(Entries with model source code)
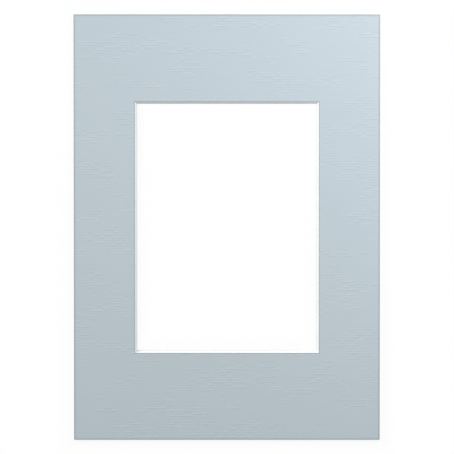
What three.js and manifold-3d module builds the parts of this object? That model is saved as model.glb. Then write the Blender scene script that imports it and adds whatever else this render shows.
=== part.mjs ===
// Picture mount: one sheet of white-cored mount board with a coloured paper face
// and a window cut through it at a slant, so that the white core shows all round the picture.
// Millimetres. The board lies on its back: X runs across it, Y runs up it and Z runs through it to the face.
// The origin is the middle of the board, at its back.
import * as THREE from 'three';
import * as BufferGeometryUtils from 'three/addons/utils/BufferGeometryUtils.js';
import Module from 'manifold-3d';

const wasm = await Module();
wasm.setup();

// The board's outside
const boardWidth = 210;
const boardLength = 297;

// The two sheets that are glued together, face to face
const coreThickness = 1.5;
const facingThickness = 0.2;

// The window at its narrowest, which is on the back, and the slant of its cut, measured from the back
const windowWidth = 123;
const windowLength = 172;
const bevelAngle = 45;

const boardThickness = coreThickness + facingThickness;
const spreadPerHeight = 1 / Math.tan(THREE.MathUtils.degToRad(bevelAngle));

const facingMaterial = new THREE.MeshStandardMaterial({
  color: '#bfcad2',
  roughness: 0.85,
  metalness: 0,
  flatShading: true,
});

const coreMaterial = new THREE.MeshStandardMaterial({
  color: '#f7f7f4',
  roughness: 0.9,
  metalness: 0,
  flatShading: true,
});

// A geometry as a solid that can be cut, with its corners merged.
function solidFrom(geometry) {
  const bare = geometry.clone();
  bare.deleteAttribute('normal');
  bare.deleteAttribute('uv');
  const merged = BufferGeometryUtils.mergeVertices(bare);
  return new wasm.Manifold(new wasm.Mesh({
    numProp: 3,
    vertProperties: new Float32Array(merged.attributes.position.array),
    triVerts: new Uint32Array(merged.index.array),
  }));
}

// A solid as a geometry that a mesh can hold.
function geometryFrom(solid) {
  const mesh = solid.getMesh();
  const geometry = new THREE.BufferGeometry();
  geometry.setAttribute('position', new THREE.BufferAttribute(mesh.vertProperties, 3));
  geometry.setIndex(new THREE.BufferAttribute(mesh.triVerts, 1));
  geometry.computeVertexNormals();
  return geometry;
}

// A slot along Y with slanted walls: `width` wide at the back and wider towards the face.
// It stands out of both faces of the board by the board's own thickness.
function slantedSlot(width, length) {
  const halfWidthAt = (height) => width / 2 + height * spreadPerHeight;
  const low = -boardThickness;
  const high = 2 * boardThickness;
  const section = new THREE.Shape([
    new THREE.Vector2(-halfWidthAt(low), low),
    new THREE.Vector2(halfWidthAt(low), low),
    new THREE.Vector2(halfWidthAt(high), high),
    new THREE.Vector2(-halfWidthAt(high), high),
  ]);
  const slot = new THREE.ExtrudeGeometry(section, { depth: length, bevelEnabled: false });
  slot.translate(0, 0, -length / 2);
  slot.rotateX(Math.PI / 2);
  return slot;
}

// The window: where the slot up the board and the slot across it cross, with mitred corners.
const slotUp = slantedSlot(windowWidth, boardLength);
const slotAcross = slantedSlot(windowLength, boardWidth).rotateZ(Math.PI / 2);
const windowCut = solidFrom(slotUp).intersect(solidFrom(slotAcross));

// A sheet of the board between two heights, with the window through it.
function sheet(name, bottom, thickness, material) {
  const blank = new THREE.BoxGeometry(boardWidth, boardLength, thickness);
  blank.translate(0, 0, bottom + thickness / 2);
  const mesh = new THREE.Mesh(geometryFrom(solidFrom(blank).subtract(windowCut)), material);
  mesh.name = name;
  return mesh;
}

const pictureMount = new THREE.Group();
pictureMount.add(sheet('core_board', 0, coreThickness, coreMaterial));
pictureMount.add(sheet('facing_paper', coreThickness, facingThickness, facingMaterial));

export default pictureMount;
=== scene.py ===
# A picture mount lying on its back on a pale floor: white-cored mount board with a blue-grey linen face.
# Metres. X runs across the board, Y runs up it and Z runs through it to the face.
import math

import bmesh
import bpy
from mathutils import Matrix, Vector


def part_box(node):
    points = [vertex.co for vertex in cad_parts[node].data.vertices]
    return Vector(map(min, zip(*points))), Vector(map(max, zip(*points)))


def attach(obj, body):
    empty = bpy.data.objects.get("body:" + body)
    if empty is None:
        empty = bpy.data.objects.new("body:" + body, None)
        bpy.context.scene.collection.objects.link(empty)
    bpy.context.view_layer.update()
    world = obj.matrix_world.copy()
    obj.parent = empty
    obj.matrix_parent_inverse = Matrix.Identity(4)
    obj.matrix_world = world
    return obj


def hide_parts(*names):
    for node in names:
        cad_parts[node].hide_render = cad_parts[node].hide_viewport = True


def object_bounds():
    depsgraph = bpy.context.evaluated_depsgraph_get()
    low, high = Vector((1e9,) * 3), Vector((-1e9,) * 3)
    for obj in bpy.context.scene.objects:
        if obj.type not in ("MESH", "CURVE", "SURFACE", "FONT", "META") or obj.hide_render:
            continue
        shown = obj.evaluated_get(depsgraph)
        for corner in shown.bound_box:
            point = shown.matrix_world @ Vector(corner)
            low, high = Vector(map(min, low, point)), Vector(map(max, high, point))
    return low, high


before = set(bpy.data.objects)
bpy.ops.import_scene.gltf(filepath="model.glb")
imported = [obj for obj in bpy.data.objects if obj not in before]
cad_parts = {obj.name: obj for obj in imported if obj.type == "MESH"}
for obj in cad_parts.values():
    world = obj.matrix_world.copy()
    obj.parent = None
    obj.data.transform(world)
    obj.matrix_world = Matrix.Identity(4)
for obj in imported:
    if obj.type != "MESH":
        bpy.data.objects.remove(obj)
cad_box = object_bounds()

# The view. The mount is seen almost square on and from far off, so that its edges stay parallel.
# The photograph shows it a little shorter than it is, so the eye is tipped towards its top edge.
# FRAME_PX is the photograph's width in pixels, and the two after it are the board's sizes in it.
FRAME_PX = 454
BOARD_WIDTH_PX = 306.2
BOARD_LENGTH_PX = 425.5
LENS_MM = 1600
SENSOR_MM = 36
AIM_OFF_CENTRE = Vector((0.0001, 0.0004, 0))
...
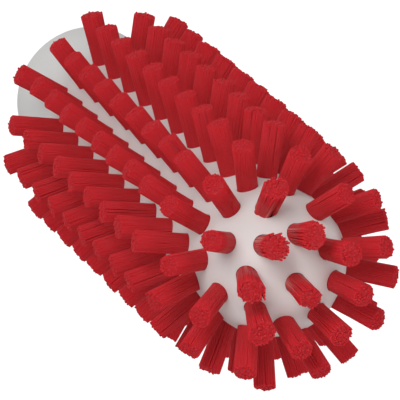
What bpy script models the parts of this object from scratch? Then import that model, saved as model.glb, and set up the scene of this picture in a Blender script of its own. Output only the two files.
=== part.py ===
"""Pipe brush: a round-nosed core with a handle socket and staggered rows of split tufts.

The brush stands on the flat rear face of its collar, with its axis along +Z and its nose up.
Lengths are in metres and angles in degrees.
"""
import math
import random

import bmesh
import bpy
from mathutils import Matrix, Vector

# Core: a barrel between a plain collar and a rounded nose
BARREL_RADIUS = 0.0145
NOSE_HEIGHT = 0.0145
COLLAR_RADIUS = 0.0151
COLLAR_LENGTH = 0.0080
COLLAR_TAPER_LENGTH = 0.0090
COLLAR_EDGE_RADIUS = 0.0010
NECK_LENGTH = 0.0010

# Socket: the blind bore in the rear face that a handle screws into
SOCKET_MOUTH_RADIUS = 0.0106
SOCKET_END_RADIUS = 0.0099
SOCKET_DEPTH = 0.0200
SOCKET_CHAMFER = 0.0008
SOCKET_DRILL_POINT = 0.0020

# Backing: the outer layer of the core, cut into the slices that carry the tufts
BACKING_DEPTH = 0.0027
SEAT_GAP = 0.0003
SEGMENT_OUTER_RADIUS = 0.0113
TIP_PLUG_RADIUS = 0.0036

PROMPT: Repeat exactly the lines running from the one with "window through it." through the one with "shown = obj.evaluated_get(depsgraph)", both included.

RESPONSE:
// A sheet of the board between two heights, with the window through it.
function sheet(name, bottom, thickness, material) {
  const blank = new THREE.BoxGeometry(boardWidth, boardLength, thickness);
  blank.translate(0, 0, bottom + thickness / 2);
  const mesh = new THREE.Mesh(geometryFrom(solidFrom(blank).subtract(windowCut)), material);
  mesh.name = name;
  return mesh;
}

const pictureMount = new THREE.Group();
pictureMount.add(sheet('core_board', 0, coreThickness, coreMaterial));
pictureMount.add(sheet('facing_paper', coreThickness, facingThickness, facingMaterial));

export default pictureMount;
=== scene.py ===
# A picture mount lying on its back on a pale floor: white-cored mount board with a blue-grey linen face.
# Metres. X runs across the board, Y runs up it and Z runs through it to the face.
import math

import bmesh
import bpy
from mathutils import Matrix, Vector


def part_box(node):
    points = [vertex.co for vertex in cad_parts[node].data.vertices]
    return Vector(map(min, zip(*points))), Vector(map(max, zip(*points)))


def attach(obj, body):
    empty = bpy.data.objects.get("body:" + body)
    if empty is None:
        empty = bpy.data.objects.new("body:" + body, None)
        bpy.context.scene.collection.objects.link(empty)
    bpy.context.view_layer.update()
    world = obj.matrix_world.copy()
    obj.parent = empty
    obj.matrix_parent_inverse = Matrix.Identity(4)
    obj.matrix_world = world
    return obj


def hide_parts(*names):
    for node in names:
        cad_parts[node].hide_render = cad_parts[node].hide_viewport = True


def object_bounds():
    depsgraph = bpy.context.evaluated_depsgraph_get()
    low, high = Vector((1e9,) * 3), Vector((-1e9,) * 3)
    for obj in bpy.context.scene.objects:
        if obj.type not in ("MESH", "CURVE", "SURFACE", "FONT", "META") or obj.hide_render:
            continue
        shown = obj.evaluated_get(depsgraph)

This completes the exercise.